4. PoE as smart-city and industrial backbone
PoE is increasingly treated as a unified data-plus-power control plane: traffic sensors with 5G small-cell integration, digital-twin nodes, building automation actuators. For industrial products, that means designing for wider temperature ranges, surge immunity, and the isolation discipline discussed above.
5. Security is now a PoE design requirement
The zero-trust wave has reached the power layer. Deployments are adopting anomalous power-draw detection (an IP camera hit by ransomware often changes its consumption profile), stronger device authentication, and FIPS 140-3 encryption requirements in government projects. If your PD's power behavior is predictable and well-characterized, it's easier for security tooling to certify — one more reason to instrument and document your power profile during NPI.
What This Means If You're Building a PoE Product
Pulling it together, here's the checklist we run with clients at the NPI stage:
Pick your power class deliberately. Design to the class you certify, and use LLDP negotiation above 25 W.

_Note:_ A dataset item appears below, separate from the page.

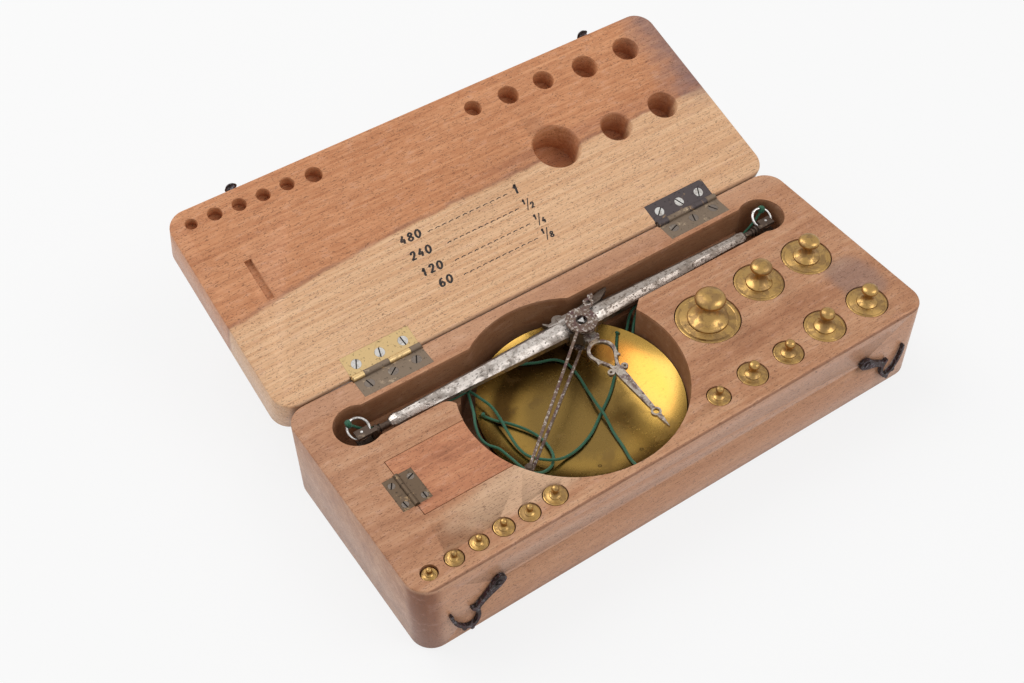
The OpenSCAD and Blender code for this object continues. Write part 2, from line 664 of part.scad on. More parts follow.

Decide feedback architecture early. Primary-side regulation for cost and size; optocoupler for precision rails.
Respect isolation. Fully isolated or properly referenced non-isolated — never ground-lifting schemes.
Follow the reference layout, then verify. Integrated EMI features only deliver if placement and return paths match the datasheet's intent. Pre-scan before formal CE/RE testing.
Design for smart switches. Graceful power-cycle recovery, accurate classification, characterized power signature.
Plan the thermal path at 90 W. Especially for sealed and outdoor enclosures.
Prototype with production magnetics. Off-the-shelf transformers like the EP7 part above are great for speed, but lock the exact part number before DVT — turns ratio and leakage inductance are not interchangeable.
PoE in 2026 rewards teams that treat power as a first-class design domain rather than an afterthought bolted next to the RJ45 jack. The silicon has never made it easier to build a small, efficient, EMI-clean PD — and the market has never expected more from it.